Zusätzlich beinhalte der Vorschlag eine Betriebsvereinbarung mit einer Opt-out-Regelung, die bis Juli 2016 weiterhin Wochenarbeitszeiten von bis zu 60 Stunden ermögliche. Erst dann solle generell die neue 48-Stunden-Woche gelten. Es gebe allerdings auch Punkte, in denen man sich bereits einig sei, meinte Andreas. Etwa bei der Änderung von Dienstzeitmodellen oder der Einführung von mehr Rufbereitschaften bzw. der Bezahlung derselben. In der Aussendung des Rektorats ist von "flexibleren Dienstzeitmodellen, die bedarfsabhängig an das jeweilige Patientenaufkommen angepasst sind", die Rede.

Längere Wartezeiten in den Ambulanzen

Seit mehreren Wochen verhandeln Ärztevertreter, Gewerkschaft, Med-Uni und Wissenschaftsministerium. Grund dafür ist die neue EU-Richtlinie, die unter anderem eine Reduktion der Wochenarbeitszeit von Spitalsärzten von bis zu 60 auf 48 Stunden vorsieht. Am AKH sind die Verhandlungen unter anderem deshalb kompliziert, weil die Ärzte hier durchschnittlich besonders viele Wochenstunden absolvieren. Ärztevertreter beklagten bereits Einschränkungen bei Operationen und längere Wartezeiten in den Ambulanzen.

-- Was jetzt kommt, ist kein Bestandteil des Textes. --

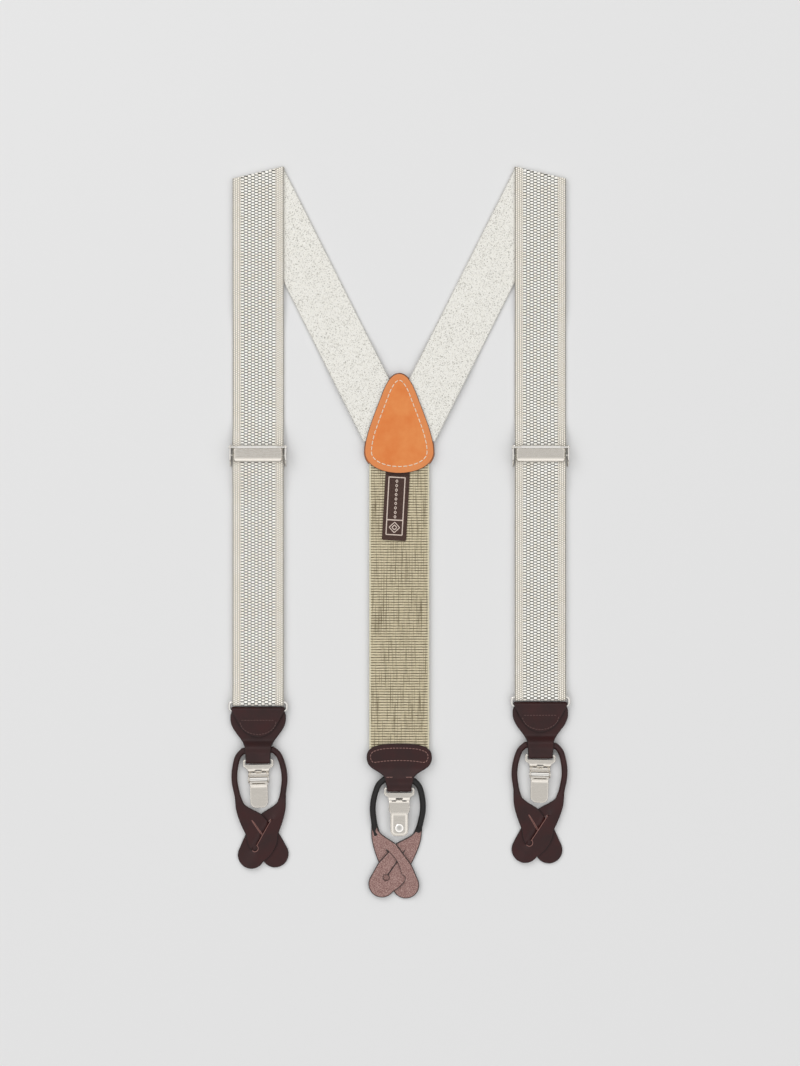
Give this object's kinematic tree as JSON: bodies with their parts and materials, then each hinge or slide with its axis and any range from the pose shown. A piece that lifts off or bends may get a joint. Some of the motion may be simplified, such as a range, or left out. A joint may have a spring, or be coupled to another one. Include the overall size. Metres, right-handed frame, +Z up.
{
  "type": "suspenders",
  "caption": "Y-back dress suspenders in woven webbing with a leather yoke, sliding adjusters, rolled-leather button loops and drop-in metal clips, laid flat.",
  "frame": {"origin": "centre of the yoke, on the underside of its outer leaf, which is the surface the suspenders lie on", "axes": "+Y to the shoulder folds, +X to the right of the laid-out suspenders, +Z up from the surface"},
  "size_m": [0.2342, 0.4995, 0.009],
  "materials": {
    "ivory_webbing": "woven honeycomb webbing",
    "khaki_elastic": "ribbed elastic webbing",
    "tan_leather": "vegetable tanned, satin",
    "dark_leather": "smooth finished, satin",
    "nickel_plate": "nickel plated sheet and wire",
    "clip_pad_nylon": "moulded nylon",
    "woven_label": "woven damask"
  },
  "bodies": {
    "root": {"yoke_outer_leather": "dark_leather", "yoke_inner_leather": "tan_leather", "left_back_strap": "ivory_webbing", "right_back_strap": "ivory_webbing", "rear_strap": "khaki_elastic"},
    "label": {"label": "woven_label"},
    "left_front": {"left_front_strap": "ivory_webbing"},
    "left_adjuster": {"left_adjuster_frame": "nickel_plate", "left_adjuster_pin": "nickel_plate"},
    "left_adjuster_lever": {"left_adjuster_lever": "nickel_plate"},
    "left_strap_end": {"left_strap_loop": "ivory_webbing"},
    "left_wire_ring": {"left_wire_ring": "nickel_plate"},
    "left_leather_end": {"left_leather_end": "dark_leather"},
    "left_button_loop": {"left_button_loop": "dark_leather"},
    "left_clip": {"left_clip_body": "nickel_plate", "left_clip_pin": "nickel_plate", "left_clip_pad": "clip_pad_nylon", "left_clip_rivet": "nickel_plate"},
    "left_clip_lever": {"left_clip_lever": "nickel_plate"},
    "right_front": {"right_front_strap": "ivory_webbing"},
    "right_adjuster": {"right_adjuster_frame": "nickel_plate", "right_adjuster_pin": "nickel_plate"},
    "right_adjuster_lever": {"right_adjuster_lever": "nickel_plate"},
    "right_strap_end": {"right_strap_loop": "ivory_webbing"},
    "right_wire_ring": {"right_wire_ring": "nickel_plate"},
    "right_leather_end": {"right_leather_end": "dark_leather"},
    "right_button_loop": {"right_button_loop": "dark_leather"},
    "right_clip": {"right_clip_body": "nickel_plate", "right_clip_pin": "nickel_plate", "right_clip_pad": "clip_pad_nylon", "right_clip_rivet": "nickel_plate"},
    "right_clip_lever": {"right_clip_lever": "nickel_plate"},
    "rear_end": {"rear_leather_end": "dark_leather"},
    "rear_button_loop": {"rear_button_loop": "dark_leather"},
    "rear_clip": {"rear_clip_body": "nickel_plate", "rear_clip_pin": "nickel_plate", "rear_clip_pad": "clip_pad_nylon", "rear_clip_rivet": "nickel_plate"},
    "rear_clip_lever": {"rear_clip_lever": "nickel_plate"}
  },
  "joints": [
    {"name": "label_lift", "type": "hinge", "parent": "root", "child": "label", "pos_m": [-0.0012, -0.0354, 0.0032], "axis": [-0.9985, 0.0541, 0], "range_deg": [0, 120]},
    {"name": "left_shoulder_fold", "type": "hinge", "parent": "root", "child": "left_front", "pos_m": [-0.0965, 0.1707, 0.00145], "axis": [-0.9732, -0.2301, 0], "range_deg": [0, 180]},
    {"name": "left_adjuster_slide", "type": "slide", "parent": "left_front", "child": "left_adjuster", "axis": [0, 1, 0], "range_m": [-0.12, 0.08], "deforming": ["left_front_strap"]},
    {"name": "left_adjuster_lever_flip", "type": "hinge", "parent": "left_adjuster", "child": "left_adjuster_lever", "pos_m": [-0.0965, -0.01615, 0.0077], "axis": [-1, 0, 0], "range_deg": [0, 95]},
    {"name": "left_strap_end_slide", "type": "slide", "parent": "left_adjuster", "child": "left_strap_end", "axis": [0, 1, 0], "range_m": [-0.04, 0.06], "deforming": ["left_strap_loop"]},
    {"name": "left_ring_swing", "type": "hinge", "parent": "left_strap_end", "child": "left_wire_ring", "pos_m": [-0.0965, -0.1904, 0.0029], "axis": [-1, 0, 0], "range_deg": [-60, 60]},
    {"name": "left_leather_end_swing", "type": "hinge", "parent": "left_wire_ring", "child": "left_leather_end", "pos_m": [-0.0965, -0.196, 0.0029], "axis": [-1, 0, 0], "range_deg": [-80, 80]},
    {"name": "left_button_loop_swing", "type": "hinge", "parent": "left_leather_end", "child": "left_button_loop", "pos_m": [-0.0965, -0.22335, 0.00355], "axis": [-0.9989, -0.0471, 0], "range_deg": [-90, 90]},
    {"name": "left_clip_swing", "type": "hinge", "parent": "left_leather_end", "child": "left_clip", "pos_m": [-0.0965, -0.23005, 0.003], "axis": [-0.9997, -0.0262, 0], "range_deg": [-90, 90]},
    {"name": "left_clip_lever_flip", "type": "hinge", "parent": "left_clip", "child": "left_clip_lever", "pos_m": [-0.09616, -0.24285, 0.0039], "axis": [-0.9997, -0.0262, 0], "range_deg": [0, 100]},
    {"name": "right_shoulder_fold", "type": "hinge", "parent": "root", "child": "right_front", "pos_m": [0.0965, 0.1707, 0.00145], "axis": [-0.9732, 0.2301, 0], "range_deg": [0, 180]},
    {"name": "right_adjuster_slide", "type": "slide", "parent": "right_front", "child": "right_adjuster", "axis": [0, 1, 0], "range_m": [-0.12, 0.08], "deforming": ["right_front_strap"]},
    {"name": "right_adjuster_lever_flip", "type": "hinge", "parent": "right_adjuster", "child": "right_adjuster_lever", "pos_m": [0.0965, -0.01615, 0.0077], "axis": [-1, 0, 0], "range_deg": [0, 95]},
    {"name": "right_strap_end_slide", "type": "slide", "parent": "right_adjuster", "child": "right_strap_end", "axis": [0, 1, 0], "range_m": [-0.04, 0.06], "deforming": ["right_strap_loop"]},
    {"name": "right_ring_swing", "type": "hinge", "parent": "right_strap_end", "child": "right_wire_ring", "pos_m": [0.0965, -0.187, 0.0029], "axis": [-1, 0, 0], "range_deg": [-60, 60]},
    {"name": "right_leather_end_swing", "type": "hinge", "parent": "right_wire_ring", "child": "right_leather_end", "pos_m": [0.0965, -0.1926, 0.0029], "axis": [-1, 0, 0], "range_deg": [-80, 80]},
    {"name": "right_button_loop_swing", "type": "hinge", "parent": "right_leather_end", "child": "right_button_loop", "pos_m": [0.0965, -0.21995, 0.00355], "axis": [-0.9995, 0.0314, 0], "range_deg": [-90, 90]},
    {"name": "right_clip_swing", "type": "hinge", "parent": "right_leather_end", "child": "right_clip", "pos_m": [0.0965, -0.22665, 0.003], "axis": [-0.9997, 0.0262, 0], "range_deg": [-90, 90]},
    {"name": "right_clip_lever_flip", "type": "hinge", "parent": "right_clip", "child": "right_clip_lever", "pos_m": [0.09616, -0.23945, 0.0039], "axis": [-0.9997, 0.0262, 0], "range_deg": [0, 100]},
    {"name": "rear_elastic_stretch", "type": "slide", "parent": "root", "child": "rear_end", "axis": [0, -1, 0], "range_m": [0, 0.06], "stiffness_N_per_m": 220, "deforming": ["rear_strap"]},
    {"name": "rear_button_loop_swing", "type": "hinge", "parent": "rear_end", "child": "rear_button_loop", "pos_m": [0, -0.2438, 0.00355], "axis": [-0.9986, 0.0523, 0], "range_deg": [-90, 90]},
    {"name": "rear_clip_swing", "type": "hinge", "parent": "rear_end", "child": "rear_clip", "pos_m": [0, -0.2493, 0.003], "axis": [-1, 0, 0], "range_deg": [-90, 90]},
    {"name": "rear_clip_lever_flip", "type": "hinge", "parent": "rear_clip", "child": "rear_clip_lever", "pos_m": [0, -0.2621, 0.0021], "axis": [1, 0, 0], "range_deg": [0, 100]}
  ],
  "couplings": [
    {"joint": "left_strap_end_slide", "follows": "left_adjuster_slide", "ratio": -0.5},
    {"joint": "right_strap_end_slide", "follows": "right_adjuster_slide", "ratio": -0.5}
  ]
}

Personal in Salzburg will um 30 Prozent mehr

Nach der Einigung im Streit um die Gehälter der Spitalsärzte in Salzburg melden sich jetzt die übrigen medizinischen Mitarbeiter zu Wort: Der Betriebsrat der Landeskliniken hat für Donnerstag zu einer zweistündigen Betriebsversammlung eingeladen. Zentrale Forderung: Eine Erhöhung der Gehälter wie bei den Ärzten, also um durchschnittlich 30 Prozent.